-- begin The records --

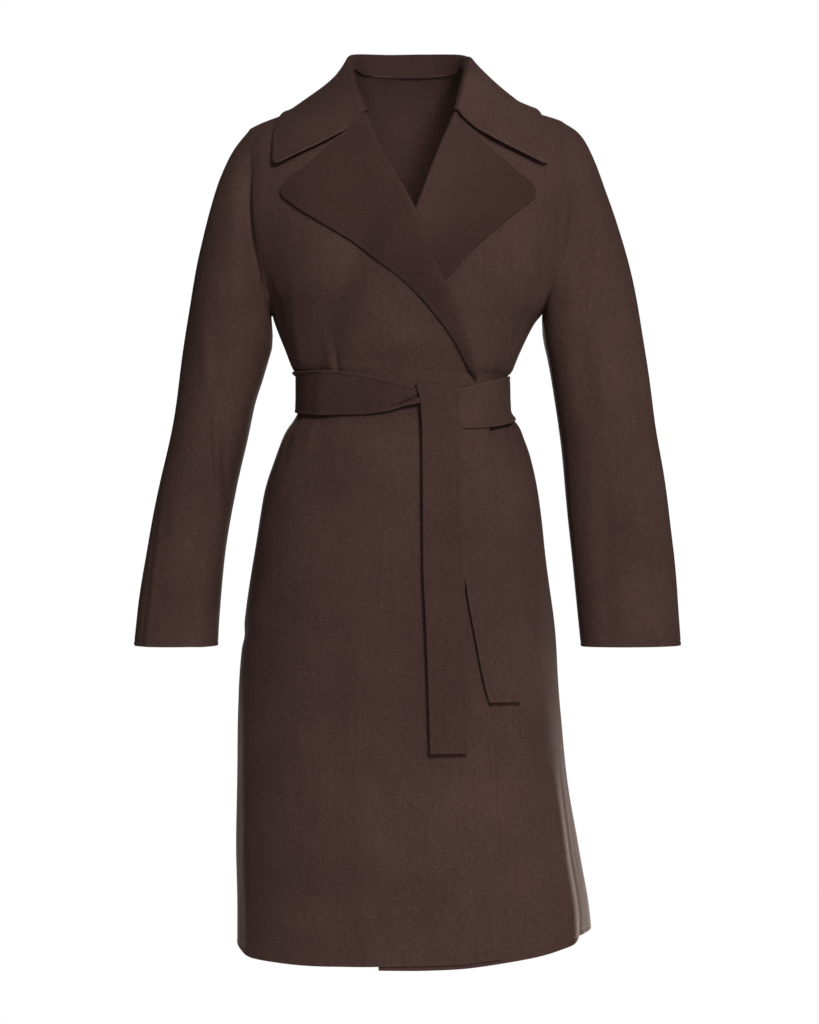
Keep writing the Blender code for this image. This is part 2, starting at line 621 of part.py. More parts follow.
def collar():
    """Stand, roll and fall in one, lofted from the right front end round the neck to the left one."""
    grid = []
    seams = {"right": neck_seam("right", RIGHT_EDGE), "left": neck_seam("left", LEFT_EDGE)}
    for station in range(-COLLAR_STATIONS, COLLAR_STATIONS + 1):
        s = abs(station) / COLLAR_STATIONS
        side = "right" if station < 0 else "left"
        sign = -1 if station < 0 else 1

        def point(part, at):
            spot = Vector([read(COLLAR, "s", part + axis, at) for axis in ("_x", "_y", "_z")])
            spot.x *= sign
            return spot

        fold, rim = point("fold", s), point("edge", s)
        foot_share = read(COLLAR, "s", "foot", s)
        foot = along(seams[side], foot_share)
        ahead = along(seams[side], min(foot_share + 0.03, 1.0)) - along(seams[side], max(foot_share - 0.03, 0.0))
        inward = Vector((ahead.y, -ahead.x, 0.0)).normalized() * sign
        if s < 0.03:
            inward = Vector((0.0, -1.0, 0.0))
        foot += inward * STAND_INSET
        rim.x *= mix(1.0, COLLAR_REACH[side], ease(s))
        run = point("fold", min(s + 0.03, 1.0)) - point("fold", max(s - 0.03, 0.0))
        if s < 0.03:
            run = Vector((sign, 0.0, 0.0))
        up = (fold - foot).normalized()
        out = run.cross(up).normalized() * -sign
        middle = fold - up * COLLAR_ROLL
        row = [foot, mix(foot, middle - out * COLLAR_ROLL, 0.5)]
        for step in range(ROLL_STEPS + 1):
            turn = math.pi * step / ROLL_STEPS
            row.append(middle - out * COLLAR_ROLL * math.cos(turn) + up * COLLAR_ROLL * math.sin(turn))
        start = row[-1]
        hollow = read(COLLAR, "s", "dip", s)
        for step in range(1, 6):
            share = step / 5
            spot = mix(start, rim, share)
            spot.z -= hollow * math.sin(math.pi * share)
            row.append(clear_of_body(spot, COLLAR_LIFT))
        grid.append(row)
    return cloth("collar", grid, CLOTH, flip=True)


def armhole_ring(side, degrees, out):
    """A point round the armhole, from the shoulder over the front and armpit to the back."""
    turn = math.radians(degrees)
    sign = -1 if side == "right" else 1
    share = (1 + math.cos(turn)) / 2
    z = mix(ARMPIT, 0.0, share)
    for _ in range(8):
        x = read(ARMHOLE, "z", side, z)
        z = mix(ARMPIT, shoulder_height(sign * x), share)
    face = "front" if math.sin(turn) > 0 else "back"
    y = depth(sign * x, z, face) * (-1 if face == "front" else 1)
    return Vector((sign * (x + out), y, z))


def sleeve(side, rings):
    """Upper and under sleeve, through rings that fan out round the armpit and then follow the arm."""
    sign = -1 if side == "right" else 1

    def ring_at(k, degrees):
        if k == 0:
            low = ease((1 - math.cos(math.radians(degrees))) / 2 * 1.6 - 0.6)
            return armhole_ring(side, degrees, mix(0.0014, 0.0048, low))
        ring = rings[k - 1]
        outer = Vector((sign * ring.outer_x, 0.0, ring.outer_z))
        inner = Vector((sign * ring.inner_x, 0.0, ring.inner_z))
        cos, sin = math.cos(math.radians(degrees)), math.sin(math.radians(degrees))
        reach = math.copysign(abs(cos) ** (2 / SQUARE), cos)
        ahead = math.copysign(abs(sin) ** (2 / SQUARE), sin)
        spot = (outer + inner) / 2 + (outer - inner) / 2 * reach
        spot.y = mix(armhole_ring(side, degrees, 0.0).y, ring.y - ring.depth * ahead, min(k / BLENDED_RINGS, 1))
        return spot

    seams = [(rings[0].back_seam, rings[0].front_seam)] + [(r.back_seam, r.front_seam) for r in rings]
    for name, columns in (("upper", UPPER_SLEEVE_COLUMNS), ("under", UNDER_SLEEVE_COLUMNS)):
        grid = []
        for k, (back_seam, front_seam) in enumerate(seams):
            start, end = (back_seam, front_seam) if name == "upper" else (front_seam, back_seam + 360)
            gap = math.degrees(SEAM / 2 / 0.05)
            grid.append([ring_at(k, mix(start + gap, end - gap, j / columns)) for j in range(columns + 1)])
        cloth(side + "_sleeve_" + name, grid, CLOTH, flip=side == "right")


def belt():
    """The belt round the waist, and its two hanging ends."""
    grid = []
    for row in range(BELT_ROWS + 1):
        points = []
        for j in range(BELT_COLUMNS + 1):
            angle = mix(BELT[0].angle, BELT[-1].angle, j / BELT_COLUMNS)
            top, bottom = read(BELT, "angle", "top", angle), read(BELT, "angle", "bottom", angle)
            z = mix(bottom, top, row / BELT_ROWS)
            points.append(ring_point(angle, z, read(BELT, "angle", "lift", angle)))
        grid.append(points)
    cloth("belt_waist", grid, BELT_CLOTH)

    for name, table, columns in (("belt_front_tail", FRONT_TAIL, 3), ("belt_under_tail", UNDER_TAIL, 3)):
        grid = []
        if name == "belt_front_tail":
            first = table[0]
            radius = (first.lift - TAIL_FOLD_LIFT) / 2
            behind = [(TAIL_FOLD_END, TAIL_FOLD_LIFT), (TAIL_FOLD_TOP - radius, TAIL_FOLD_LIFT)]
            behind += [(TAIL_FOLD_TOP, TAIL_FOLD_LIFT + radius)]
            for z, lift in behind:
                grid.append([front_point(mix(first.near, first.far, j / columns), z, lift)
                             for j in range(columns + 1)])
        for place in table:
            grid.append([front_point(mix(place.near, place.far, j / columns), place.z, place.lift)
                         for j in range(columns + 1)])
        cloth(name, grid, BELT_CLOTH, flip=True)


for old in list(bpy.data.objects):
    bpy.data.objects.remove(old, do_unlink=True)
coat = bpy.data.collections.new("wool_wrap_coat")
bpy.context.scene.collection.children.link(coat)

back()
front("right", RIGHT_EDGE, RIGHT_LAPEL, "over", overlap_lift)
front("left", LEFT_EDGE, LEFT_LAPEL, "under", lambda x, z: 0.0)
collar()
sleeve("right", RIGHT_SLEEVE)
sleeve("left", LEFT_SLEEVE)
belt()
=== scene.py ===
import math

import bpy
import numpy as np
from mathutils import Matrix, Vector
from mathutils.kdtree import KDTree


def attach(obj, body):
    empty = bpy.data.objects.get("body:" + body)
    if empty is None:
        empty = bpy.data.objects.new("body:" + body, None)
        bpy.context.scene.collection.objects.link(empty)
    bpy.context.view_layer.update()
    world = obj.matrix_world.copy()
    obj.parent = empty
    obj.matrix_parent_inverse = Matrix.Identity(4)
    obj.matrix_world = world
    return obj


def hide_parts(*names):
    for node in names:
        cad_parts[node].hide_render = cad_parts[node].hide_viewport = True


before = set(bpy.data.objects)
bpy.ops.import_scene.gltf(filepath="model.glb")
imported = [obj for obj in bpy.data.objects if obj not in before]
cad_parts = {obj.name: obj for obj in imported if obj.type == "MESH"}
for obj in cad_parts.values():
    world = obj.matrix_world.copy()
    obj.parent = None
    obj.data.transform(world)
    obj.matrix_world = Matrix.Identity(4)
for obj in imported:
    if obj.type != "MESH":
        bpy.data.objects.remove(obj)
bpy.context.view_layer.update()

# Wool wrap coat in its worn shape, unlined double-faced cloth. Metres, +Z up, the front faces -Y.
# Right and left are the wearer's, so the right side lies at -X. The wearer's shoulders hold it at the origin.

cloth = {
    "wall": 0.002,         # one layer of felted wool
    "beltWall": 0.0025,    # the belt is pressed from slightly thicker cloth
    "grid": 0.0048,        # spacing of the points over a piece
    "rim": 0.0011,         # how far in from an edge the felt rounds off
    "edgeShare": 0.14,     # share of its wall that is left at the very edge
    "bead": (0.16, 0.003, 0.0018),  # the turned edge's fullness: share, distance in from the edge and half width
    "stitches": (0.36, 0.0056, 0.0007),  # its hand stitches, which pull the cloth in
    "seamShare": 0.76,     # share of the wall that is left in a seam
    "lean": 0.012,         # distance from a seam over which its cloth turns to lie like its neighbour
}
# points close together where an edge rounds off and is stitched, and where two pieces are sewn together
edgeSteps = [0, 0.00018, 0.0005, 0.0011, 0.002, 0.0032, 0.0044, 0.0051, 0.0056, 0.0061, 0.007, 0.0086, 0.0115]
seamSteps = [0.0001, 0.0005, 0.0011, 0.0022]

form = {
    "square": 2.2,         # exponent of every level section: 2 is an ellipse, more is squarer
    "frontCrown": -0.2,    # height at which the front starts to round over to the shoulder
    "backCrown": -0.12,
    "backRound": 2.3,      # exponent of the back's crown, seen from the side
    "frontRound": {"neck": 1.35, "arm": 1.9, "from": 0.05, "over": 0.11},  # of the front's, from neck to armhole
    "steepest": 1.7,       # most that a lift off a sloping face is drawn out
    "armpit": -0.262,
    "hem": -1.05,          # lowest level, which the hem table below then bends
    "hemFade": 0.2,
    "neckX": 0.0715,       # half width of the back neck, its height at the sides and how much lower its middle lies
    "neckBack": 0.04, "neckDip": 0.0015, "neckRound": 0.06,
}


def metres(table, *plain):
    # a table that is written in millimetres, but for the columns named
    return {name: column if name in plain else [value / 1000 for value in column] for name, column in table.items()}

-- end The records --
-- begin The records --

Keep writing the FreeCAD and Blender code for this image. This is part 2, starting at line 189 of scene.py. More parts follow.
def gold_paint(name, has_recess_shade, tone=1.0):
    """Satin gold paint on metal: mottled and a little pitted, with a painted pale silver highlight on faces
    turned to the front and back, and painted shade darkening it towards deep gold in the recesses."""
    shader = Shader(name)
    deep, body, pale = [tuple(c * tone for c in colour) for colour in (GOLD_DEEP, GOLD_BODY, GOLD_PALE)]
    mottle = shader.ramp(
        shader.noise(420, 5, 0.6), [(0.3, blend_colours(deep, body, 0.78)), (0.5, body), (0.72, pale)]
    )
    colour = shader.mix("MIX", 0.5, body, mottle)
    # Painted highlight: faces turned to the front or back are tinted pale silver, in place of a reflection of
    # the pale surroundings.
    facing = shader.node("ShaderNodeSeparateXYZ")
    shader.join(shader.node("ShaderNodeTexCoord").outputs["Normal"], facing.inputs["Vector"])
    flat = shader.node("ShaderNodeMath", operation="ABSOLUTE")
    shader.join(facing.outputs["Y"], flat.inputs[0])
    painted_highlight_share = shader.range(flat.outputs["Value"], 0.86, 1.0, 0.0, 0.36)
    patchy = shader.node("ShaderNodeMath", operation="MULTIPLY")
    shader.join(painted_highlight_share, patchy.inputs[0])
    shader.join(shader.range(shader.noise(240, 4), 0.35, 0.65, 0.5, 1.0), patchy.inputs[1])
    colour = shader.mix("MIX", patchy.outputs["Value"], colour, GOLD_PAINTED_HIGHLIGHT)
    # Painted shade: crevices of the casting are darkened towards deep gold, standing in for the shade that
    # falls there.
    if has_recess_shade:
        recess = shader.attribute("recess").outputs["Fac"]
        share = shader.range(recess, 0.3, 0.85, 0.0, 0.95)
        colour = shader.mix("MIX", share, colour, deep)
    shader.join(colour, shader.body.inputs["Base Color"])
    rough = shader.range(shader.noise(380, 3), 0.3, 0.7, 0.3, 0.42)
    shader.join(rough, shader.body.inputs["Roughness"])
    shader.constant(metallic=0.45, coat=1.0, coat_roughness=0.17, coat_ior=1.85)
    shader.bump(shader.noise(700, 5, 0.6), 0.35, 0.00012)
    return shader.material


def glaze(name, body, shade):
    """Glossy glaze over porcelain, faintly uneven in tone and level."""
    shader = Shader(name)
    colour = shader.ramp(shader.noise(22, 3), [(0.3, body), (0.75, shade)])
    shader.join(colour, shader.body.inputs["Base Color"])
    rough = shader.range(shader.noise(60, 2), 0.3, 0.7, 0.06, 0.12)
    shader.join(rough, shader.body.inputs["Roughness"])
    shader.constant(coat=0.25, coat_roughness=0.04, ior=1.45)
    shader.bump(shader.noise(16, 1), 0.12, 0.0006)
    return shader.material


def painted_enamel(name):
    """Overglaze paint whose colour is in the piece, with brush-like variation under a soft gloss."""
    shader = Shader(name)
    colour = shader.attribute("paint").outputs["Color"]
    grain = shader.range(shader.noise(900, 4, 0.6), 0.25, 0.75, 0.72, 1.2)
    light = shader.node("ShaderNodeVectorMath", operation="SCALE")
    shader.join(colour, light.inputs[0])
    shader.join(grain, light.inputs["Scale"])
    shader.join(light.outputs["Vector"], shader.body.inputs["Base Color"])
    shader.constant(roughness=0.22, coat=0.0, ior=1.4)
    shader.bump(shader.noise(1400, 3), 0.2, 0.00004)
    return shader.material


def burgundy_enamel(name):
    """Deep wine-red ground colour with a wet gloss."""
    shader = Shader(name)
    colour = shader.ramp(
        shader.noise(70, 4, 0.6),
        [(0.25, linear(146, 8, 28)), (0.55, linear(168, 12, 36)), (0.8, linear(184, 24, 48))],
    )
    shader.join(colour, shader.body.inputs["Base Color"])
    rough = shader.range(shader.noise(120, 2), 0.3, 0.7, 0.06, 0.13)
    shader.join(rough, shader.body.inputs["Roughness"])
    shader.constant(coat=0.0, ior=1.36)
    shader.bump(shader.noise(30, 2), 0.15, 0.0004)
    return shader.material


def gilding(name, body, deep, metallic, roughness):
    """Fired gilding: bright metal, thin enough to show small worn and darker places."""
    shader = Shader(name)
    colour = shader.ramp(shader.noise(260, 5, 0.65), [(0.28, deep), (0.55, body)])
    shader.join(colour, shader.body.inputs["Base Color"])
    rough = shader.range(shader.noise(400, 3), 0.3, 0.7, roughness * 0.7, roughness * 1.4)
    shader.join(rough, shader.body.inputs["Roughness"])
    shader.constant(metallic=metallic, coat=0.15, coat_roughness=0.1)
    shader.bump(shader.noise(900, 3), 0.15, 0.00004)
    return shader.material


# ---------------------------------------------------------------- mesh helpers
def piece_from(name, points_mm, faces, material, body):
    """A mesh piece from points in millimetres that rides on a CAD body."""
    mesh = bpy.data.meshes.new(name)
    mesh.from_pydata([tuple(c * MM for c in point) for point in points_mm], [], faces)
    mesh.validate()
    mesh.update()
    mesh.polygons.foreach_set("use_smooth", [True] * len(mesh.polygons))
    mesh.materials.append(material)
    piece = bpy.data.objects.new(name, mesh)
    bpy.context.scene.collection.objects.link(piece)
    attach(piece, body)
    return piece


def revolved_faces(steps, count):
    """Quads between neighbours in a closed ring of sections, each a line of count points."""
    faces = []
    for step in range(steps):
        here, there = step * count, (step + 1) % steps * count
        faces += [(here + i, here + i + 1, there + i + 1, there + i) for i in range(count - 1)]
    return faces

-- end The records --

### Task directions
Only the lines from the one holding "bpy.context.scene.collection.children.link(coat)" through the one holding "# Right and" are wanted; retype them exactly.

### Solved problem
bpy.context.scene.collection.children.link(coat)

back()
front("right", RIGHT_EDGE, RIGHT_LAPEL, "over", overlap_lift)
front("left", LEFT_EDGE, LEFT_LAPEL, "under", lambda x, z: 0.0)
collar()
sleeve("right", RIGHT_SLEEVE)
sleeve("left", LEFT_SLEEVE)
belt()
=== scene.py ===
import math

import bpy
import numpy as np
from mathutils import Matrix, Vector
from mathutils.kdtree import KDTree


def attach(obj, body):
    empty = bpy.data.objects.get("body:" + body)
    if empty is None:
        empty = bpy.data.objects.new("body:" + body, None)
        bpy.context.scene.collection.objects.link(empty)
    bpy.context.view_layer.update()
    world = obj.matrix_world.copy()
    obj.parent = empty
    obj.matrix_parent_inverse = Matrix.Identity(4)
    obj.matrix_world = world
    return obj


def hide_parts(*names):
    for node in names:
        cad_parts[node].hide_render = cad_parts[node].hide_viewport = True


before = set(bpy.data.objects)
bpy.ops.import_scene.gltf(filepath="model.glb")
imported = [obj for obj in bpy.data.objects if obj not in before]
cad_parts = {obj.name: obj for obj in imported if obj.type == "MESH"}
for obj in cad_parts.values():
    world = obj.matrix_world.copy()
    obj.parent = None
    obj.data.transform(world)
    obj.matrix_world = Matrix.Identity(4)
for obj in imported:
    if obj.type != "MESH":
        bpy.data.objects.remove(obj)
bpy.context.view_layer.update()

# Wool wrap coat in its worn shape, unlined double-faced cloth. Metres, +Z up, the front faces -Y.
# Right and left are the wearer's, so the right side lies at -X. The wearer's shoulders hold it at the origin.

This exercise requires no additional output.